The soldier settlements were established on Crown land, which first had to be cleared of heavy native vegetation. Returned soldiers had to agree to live and work in camps to undertake this clearance work for a number of years before being allocated a block of land which then required further development before they could begin to farm the land, the costs of this further development being bourne by the settlers using government loans (arbitrarily administered by public servants without any specific knowledge of farming needs in the district). Many settlers were unable to succeed in raising sheep (recommended as the best use of the land) because of the widespread use of the Yarloop clover (recommended for use in heavy wet soils), which was subsequently discovered to reduce the fertility of sheep, but at the time the settlers were blamed for their poor farm management skills.

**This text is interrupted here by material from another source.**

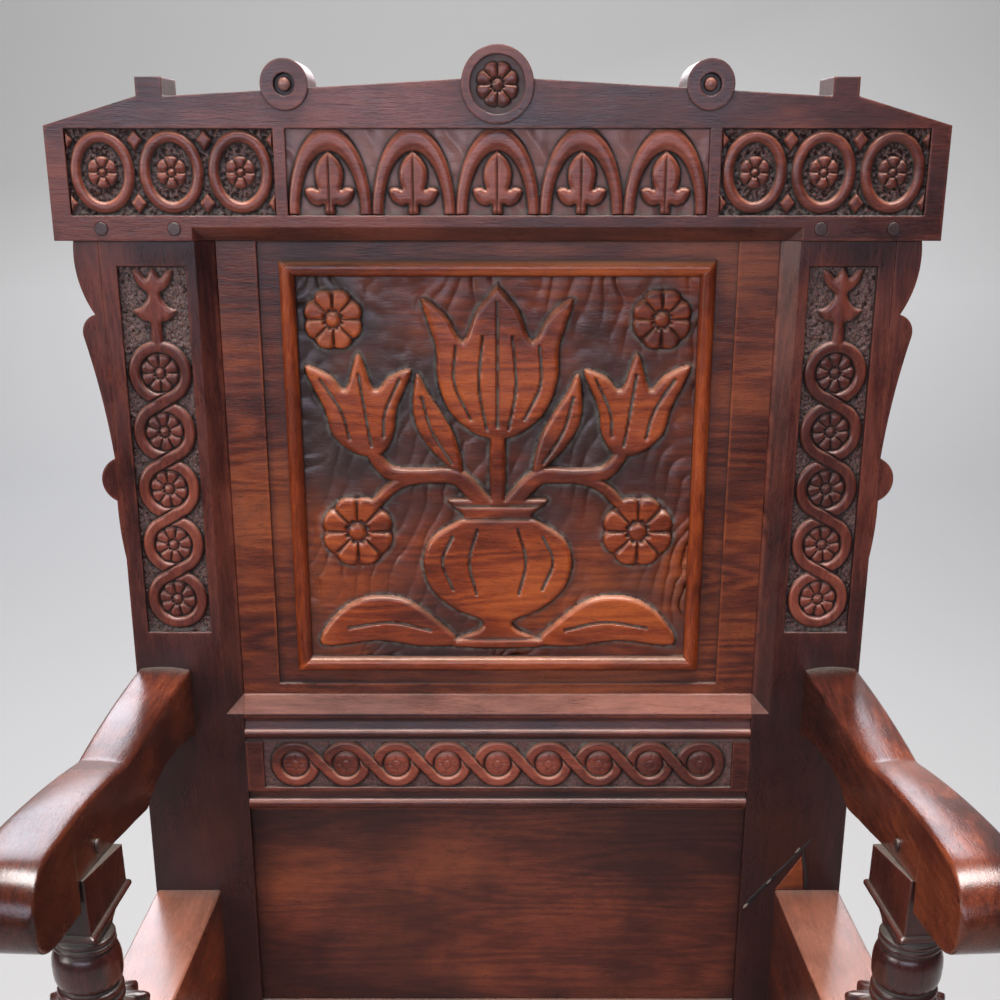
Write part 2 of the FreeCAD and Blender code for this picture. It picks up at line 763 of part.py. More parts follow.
def side_stretcher_parts():
    bar = side_bar(side_stretcher_centre, stretcher_thickness, stretcher_bottom,
                   stretcher_bottom + stretcher_height, post_width / 2)
    front_trim = block(0, 2 * stile_outer, -2 * post_forward, post_back, 0, back_top)
    bar = eased(bar, arris).cut([blank, front_trim])
    low = stretcher_bottom + shoulder
    high = stretcher_bottom + stretcher_height - shoulder
    half = stretcher_tenon_thickness / 2
    centre = side_stretcher_centre
    into_stile = (centre - half, centre + half, -shoulder, tenon_length, low, high)
    centre = centre - post_back * math.tan(splay)
    into_post = (centre - half, centre + half, post_back - tenon_length, post_back + shoulder, low, high)
    return bar.fuse([block(*into_stile), block(*into_post)]).removeSplitter(), into_stile, into_post


# Seat boards and cleats

def rail_inner_at(y_place):
    """Half the width between the side rails at a depth."""
    return side_rail_centre - side_rail_width / (2 * math.cos(splay)) - y_place * math.tan(splay)


def seat_boards():
    """Boards laid side to side, narrowed between the posts, the front one rounded over its nose."""
    back = face_depth(seat_top)
    front = -post_forward - post_width / 2 - seat_overhang
    depth = (back - front) / seat_board_count
    boards = []
    for number in range(seat_board_count):
        near = back - number * depth - seat_board_gap
        far = back - (number + 1) * depth
        corners = []
        for y_place in (near, far):
            half = rail_inner_at(max(y_place, post_back)) - seat_side_gap
            corners.append((half, y_place))
        outline = [Vector(s * half, y, front_rail_top) for s, (half, y) in
                   ((1, corners[0]), (1, corners[1]), (-1, corners[1]), (-1, corners[0]))]
        board = polygon_prism(outline, Vector(0, 0, seat_board_thickness))
        for side in (-1, 1):
            ends = sorted((side * (post_inner - seat_side_gap), side * (post_inner + post_width)))
            board = board.cut(block(ends[0], ends[1], front - overrun, post_back + seat_side_gap,
                                    0, back_top))
        if number == seat_board_count - 1:
            nose = [e for e in board.Edges
                    if abs(e.CenterOfMass.y - front) < arris and e.Length > post_inner]
            board = board.makeFillet(seat_board_thickness / 4, nose)
        boards.append(board)
    return boards


def cleat():
    """A strip under the boards, nailed to the side rail's inner face."""
    centre = side_rail_centre - side_rail_width / 2 - cleat_width / 2
    top = front_rail_top
    bar = block(centre - cleat_width / 2, centre + cleat_width / 2, post_back, -joint_gap,
                top - cleat_height, top)
    bar = splayed(bar, side_rail_centre, 0.0)
    post_space = block(0, 2 * stile_outer, -2 * post_forward, post_back, 0, back_top)
    return bar.cut([post_space, blank])


# Assembly

stile = right_stile()
arm = arm_blank().cut(blank)
arm_tenon_limits = arm_tenon()
post = at_post(post_at_origin()).cut(arm_blank())
# Only the piece below the arm belongs to the post
post = max(post.Solids, key=lambda solid: solid.Volume)
post = post.fuse(tenon_into_arm(arm, post_tenon, arm_post_tenon_height)).removeSplitter()
post_mortise = tuple(side + (joint_gap if number % 2 else -joint_gap)
                     for number, side in enumerate(post_tenon))
arm = arm.cut(tenon_into_arm(arm, post_mortise, arm_post_tenon_height + mortise_relief))
arm = arm.fuse(block(*arm_tenon_limits)).removeSplitter()

rail = side_rail()
rail_into_stile, rail_into_post = side_tenons()
rail = rail.fuse([block(*rail_into_stile), block(*rail_into_post)]).removeSplitter()
front_rail, front_rail_tenon = front_bar(front_rail_top - front_rail_height, front_rail_height,
                                         front_rail_thickness, front_rail_front, tenon_thickness)
front_stretcher, front_stretcher_tenon = front_bar(stretcher_bottom, stretcher_height, stretcher_thickness,
                                                   front_rail_front, stretcher_tenon_thickness)
rear_stretcher, rear_stretcher_tenon = rear_stretcher_parts()
side_stretcher, stretcher_into_stile, stretcher_into_post = side_stretcher_parts()

stile = stile.cut([lean(grown(*middle_tenon, "x")), grown(*lower_tenon, "x"),
                   grown(*arm_tenon_limits, "y"), grown(*rail_into_stile, "y"),
                   grown(*rear_stretcher_tenon, "x"), grown(*stretcher_into_stile, "y")])
post = post.cut([grown(*rail_into_post, "y"), grown(*front_rail_tenon, "x"),
                 grown(*front_stretcher_tenon, "x"), grown(*stretcher_into_post, "y")])

# Pegs pass through the wood and the tenon inside it
crest_rail = crest()
middle = with_both_tenons(middle_rail(), middle_tenon)


def arm_pegs(radius):
    """One peg from the inner side through the post's tenon in the arm."""
    height = arm_underside_at_post() + arm_peg_rise
    inner = arm_centre + (post_forward + arm_back) * math.tan(splay) - arm_width / 2
    start = Vector(inner - peg_proud, -post_forward, height)
    return [cylinder(radius, peg_length + peg_proud, start, Vector(1, 0, 0))]


hole_radius = peg_radius + joint_gap / 2
crest_hole_radius = crest_peg_radius + joint_gap / 2
crest_holes = [lean(crest_peg_cylinder(x, crest_hole_radius)) for x in crest_peg_places()]
crest_rail_leaned = lean(crest_rail).cut(crest_holes)
stem_seat = -crest_proud - roundel_proud + small_roundel_hollow
stem_holes = [lean(cylinder(button_stem_radius + joint_gap / 2, button_stem_length + mortise_relief,
                            Vector(side * small_roundel_place, stem_seat, back_top + roundel_rise),
                            Vector(0, 1, 0))) for side in (-1, 1)]
crest_rail_leaned = crest_rail_leaned.cut(stem_holes)
stile = stile.cut(crest_holes[2:])
post = post.cut(arm_pegs(hole_radius))
arm = arm.cut(arm_pegs(hole_radius))


def both_sides(shapes):
    return Part.makeCompound(shapes + [mirrored(s) for s in shapes])


crest_pegs = [lean(crest_peg_cylinder(x, crest_peg_radius)) for x in crest_peg_places()]
nodes = {
    "stile_right": stile,
    "stile_left": mirrored(stile),
    "ear_right": lean(right_ear()),
    "ear_left": mirrored(lean(right_ear())),
    "crest_rail": crest_rail_leaned,
    "crest_button_left": lean(crest_button(-1)),
    "crest_button_right": lean(crest_button(1)),
    "middle_rail": lean(middle),
    "upper_panel": lean(upper_panel()),
    "lower_panel": lean(lower_panel()),
    "lower_back_rail": lower_back_rail(),
    "arm_right": arm,
    "arm_left": mirrored(arm),
    "front_post_right": post,
    "front_post_left": mirrored(post),
    "side_rail_right": rail,
    "side_rail_left": mirrored(rail),
    "front_rail": front_rail,
    "cleat_right": cleat(),
    "cleat_left": mirrored(cleat()),
    "front_stretcher": front_stretcher,
    "rear_stretcher": rear_stretcher,
    "side_stretcher_right": side_stretcher,
    "side_stretcher_left": mirrored(side_stretcher),
    "crest_pegs": Part.makeCompound(crest_pegs),
    "arm_pegs": both_sides(arm_pegs(peg_radius)),
}
for side in ("top", "bottom", "left", "right"):
    nodes["panel_moulding_" + side] = lean(moulding(side))
for number, board in enumerate(seat_boards()):
    nodes["seat_board_" + ("rear", "middle", "front")[number]] = board

# The origin is on the floor under the middle of the whole chair
arm_reach = arm.BoundBox.YMin
crest_reach = nodes["crest_rail"].BoundBox.YMax
to_middle = Vector(0, -(arm_reach + crest_reach) / 2, 0)
for name, shape in nodes.items():
    placed = shape.copy()
    placed.translate(to_middle)
    print(name, len(placed.Solids), placed.isValid(), round(placed.Volume / 1000, 1))
    placed.exportStep("parts/" + name + ".step")
print("moved along Y by", round(to_middle.y, 3))
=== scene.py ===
# %% [markdown]
# # A joined oak armchair, dressed for the studio
# The solids come ready made: rails, stiles, panels, arms and posts in their true places. This script
# carves boards into the sunk places, rounds the arms and posts as a hand would, and gives every
# surface its varnished wood.

# %% Load the chair
import bpy
from math import atan2, cos, pi, radians, sin, sqrt, tan
import numpy as np
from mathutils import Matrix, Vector


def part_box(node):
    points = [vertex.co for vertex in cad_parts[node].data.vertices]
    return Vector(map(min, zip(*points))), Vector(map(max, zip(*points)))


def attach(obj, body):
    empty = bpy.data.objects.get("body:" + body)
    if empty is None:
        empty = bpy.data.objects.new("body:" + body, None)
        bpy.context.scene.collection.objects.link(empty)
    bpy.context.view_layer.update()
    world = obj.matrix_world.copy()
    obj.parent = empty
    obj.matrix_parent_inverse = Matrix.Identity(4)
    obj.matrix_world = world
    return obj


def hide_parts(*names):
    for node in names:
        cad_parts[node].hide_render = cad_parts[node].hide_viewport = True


def in_short(numbers):
    return tuple(round(v, 4) for v in numbers)


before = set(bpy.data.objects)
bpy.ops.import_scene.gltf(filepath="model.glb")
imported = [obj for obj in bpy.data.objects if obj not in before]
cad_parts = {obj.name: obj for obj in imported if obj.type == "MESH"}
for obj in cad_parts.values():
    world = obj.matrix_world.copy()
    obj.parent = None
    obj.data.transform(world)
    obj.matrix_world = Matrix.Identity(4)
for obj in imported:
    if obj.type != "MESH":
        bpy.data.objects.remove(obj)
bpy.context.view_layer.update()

# %% [markdown]
# ## Where things are on the leaning back
# The back was drawn upright and then leaned about the seat line. A carved board is drawn upright too,
# in millimetres, and one function leans the drawing: it turns (depth, rise above the seat) by the
# rake angle and converts to metres.

# %% The leaning drawing
SEAT = 400.0
RAKE_DEGREES = 4.3
RAKE = radians(RAKE_DEGREES)
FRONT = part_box("stile_right")[0][1]


def joined(*parts):
    """Points from their coordinates, each a number or an array of numbers."""
    return np.stack(np.broadcast_arrays(*parts), axis=-1)


def in_metres(points):
    """Places in the room from millimetres on the drawing, whose depth starts at the stiles' face."""
    return points / 1000 + np.array([0.0, FRONT, 0.0])


def on_back(across, depth, height):
    """Places on the leaning back. y = depth cos r + rise sin r, and z = seat + rise cos r - depth sin r."""
    rise = height - SEAT
    y = depth * cos(RAKE) + rise * sin(RAKE)
    z = SEAT + rise * cos(RAKE) - depth * sin(RAKE)
    return in_metres(joined(across, y, z))


print("stile face at", round(FRONT, 4), "m, back leans", RAKE_DEGREES, "degrees")

# %% [markdown]
# ## The camera
# The picture was taken from a little above the crest, looking down at the seat, with the lens's
# axis low in the frame. A camera with a vertical shift gives the same upright lines.

# %% Camera
CAMERA_AWAY, CAMERA_HEIGHT = 1.1776, 1.2391
LOOK_DOWN = 25.31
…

Later it was an expensive exercise for farmers to remove the Yarloop clover and replace it with other varieties of clover. As a consequence of these issues, by the 1970s some settlers were in desperate financial circumstances and the government wanted to foreclose on their loans, forcing them to sell their farms, leading to desperate protests and legal action based on the misadvice they had received from public servants.


The town has an area school for years reception to 12, a community hotel and two general stores.

The Parndana Research Centre was established to the south of the town as a support for early farming activities but closed in the 1990s.


The Parndana Wildlife Park opened in 1992 and has an extensive collection of animals with a focus on Kangaroo Island wildlife.

The Soldier Settlement Museum provides information and artefacts relating to the soldier settlement program.


The Parndana Football Club first fielded teams in 1948, 1949 and 1951 during the early days of the land clearing operations, before being permanently admitted to the Kangaroo Island football league in February 1956.